Plaintiff asserts that the present proffer satisfies the commonality and predominance inquiries because "central questions" pervade this action "on a class wide" basis, particularly in light of the fact that all prospective class members received "substantially similar" letters setting forth "the same (alleged) violations or omissions under the FDCPA." (Br. [Doc. No. 11-3], 15, 17.) In light "of the [partially] strict-liability nature of [the] FDCPA," harm in this context may prove "academic," because all members of the proposed class, as defined, received the allegedly violative letter in a form substantially similar to the letter sent to Plaintiff, the proposed class representative. Williams, 2013 WL 5435068, at *10. (See also Supp. Br. [Doc. No. 17], 3.) The class members therefore share a common nucleus of operative fact—here, the receipt of nearly identical correspondence from Defendant—"'and the viability of their claims turn[s]'" on a determination of "'the conformity of the letters'" with certain requirements of the FDCPA. Id. (quoting Stair v. Thomas & Cook, 254 F.R.D. 191, 201 (D.N.J. 2008)). The proposed class therefore satisfies the predominance and commonality requirements set forth in Federal Rule of Civil Procedure 23(a)(2) and 23(b)(3). Little-King v. Hayt Hayt & Landau, No. 11-5621, 2013 WL 4874349, at *7 (D.N.J. Sept. 10, 2013) (finding the more-demanding predominance test met because "class members and [p]laintiff challenge the same allegedly improper debt-collection notice used by [d]efendants or ones materially identical").

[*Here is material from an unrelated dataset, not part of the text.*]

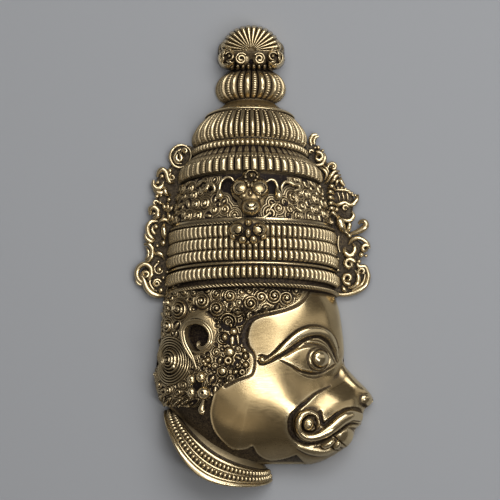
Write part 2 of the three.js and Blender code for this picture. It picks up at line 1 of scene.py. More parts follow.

Typicality requires that the plaintiff's claims be "typical of the claims or defenses of the class." FED. R. CIV. P. 23(a)(3). The requirement aims to ensure the "sufficiently similar" nature of the class representatives to the rest of the class—"in terms of their legal claims, factual circumstances, and stake in the litigation"—in order to ensure "that certifying those individuals to represent the class will be fair to the rest of the proposed class." In re Schering Plough Corp. ERISA Litig., 589 F.3d 585, 597 (3d Cir. 2009) (emphasis in original) (citations omitted). "This investigation [therefore] focuses on the similarity of the legal theory and legal claims; the similarity of the individual circumstances on which those theories and claims are based; and the extent to which the proposed representative may face significant unique or atypical defenses to her claims." Id. at 597-98 (citation omitted). The presence of factual differences among the claims of the putative class members fails, however, to defeat certification, provided that "'the claim arises from the same event or practice or course of conduct that gives rise to the claims of the class members'" and is premised upon "'the same legal theory.'" Baby Neal v. Casey, 43 F.3d 48, 58 (3d Cir. 1994) (citations omitted). Here, the named Plaintiff's claims arise from the same "practice or course of conduct that gives rise to the claims of the class" and are predicated upon the same legal theory (i.e., an alleged violation of the FDCPA). Bright v. Asset Acceptance, LLC, 292 F.R.D. 190, 200 (D.N.J. 2013) (citation and quotations omitted). Moreover, individual defenses will not "likely" become a focal point of this litigation. Marcus, 687 F.3d at 599 (citations omitted). Counsel for Defendant conceded on the record on April 24, 2014 that Defendant's initial correspondence letters fail to comply with applicable provisions of the FDCPA (and that Defendant has since modified its practice with respect to initial collection correspondence). (See Br. [Doc. No. 11-3], 12 (noting the "corrective measures promptly undertaken" by Defendant in light of the allegations set forth in Plaintiff's complaint).) The Court therefore finds this factor satisfied for the purpose of the pending motion.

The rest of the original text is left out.